The political elements that await liberation from capitalist/imperialist integument include America’s federalism, constitutionalism, bicameral legislature, the role (and power) of the Congress, and the principle of equality of states in Senate representation. Democracy in Nigeria has made the American political system much clearer to me. But this clarity only further convinces me how wonderful it would be – for the masses of America, for the masses of the world – to remove the capitalist/imperialist integument.
The second comment is that the founders of the United States of America and the Soviet Union set out to create different types of society; they “dreamt” of two different worlds; and, more critically, they had different ideas and different plans on how to move from the present to the future.
In the course of building the Soviet Union, succeeding regimes committed errors – grave and tragic errors – in addition to objective historical difficulties, some of them foreseeable and foreseen, others quite unforeseeable. My proposition is this: The founders of the Soviet Union and the country’s succeeding regimes must be judged in the context of the type of society and the world they said they were committed to creating and the methods they proclaimed.
The Left is harsh in their judgement of the Soviet Union not because Lenin’s successors committed more atrocities than the founders and subsequent rulers of America, or failed to commit themselves to building America-type society as Akinola obviously believes they would have done.
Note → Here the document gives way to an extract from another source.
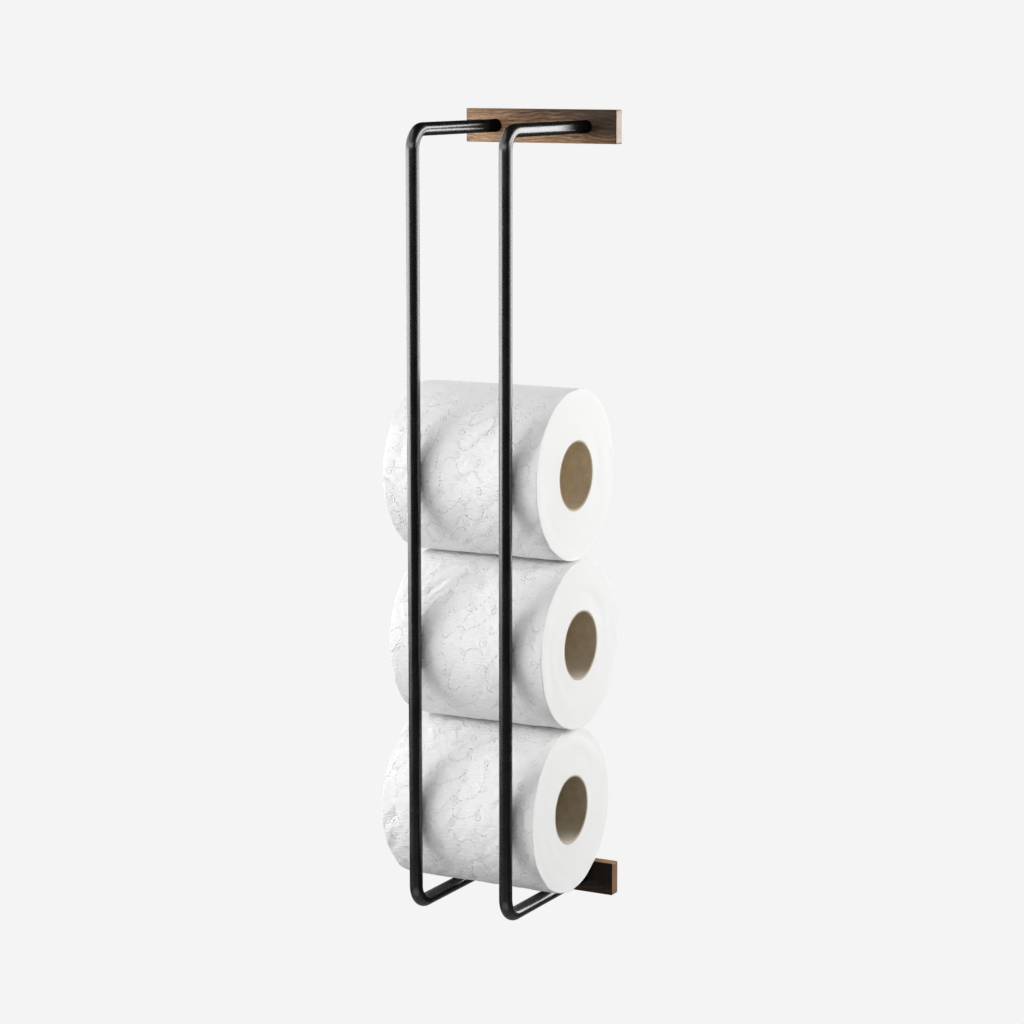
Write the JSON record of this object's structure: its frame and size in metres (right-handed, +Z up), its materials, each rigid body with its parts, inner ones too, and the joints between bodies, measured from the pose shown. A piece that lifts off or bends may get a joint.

The Left is harsh on post-Lenin rulers of the Soviet Union on the grounds of what they had proclaimed, the ideology and vision they invoked, the hopes they raised among the toiling and oppressed masses of the world, including those in slavery, those being colonized, those being visited with genocide by capitalist and imperialist expansionists. The Left is harsh on the grounds of acts of heroism and martyrdom the post-Lenin rulers inspired across the globe, including Nigeria.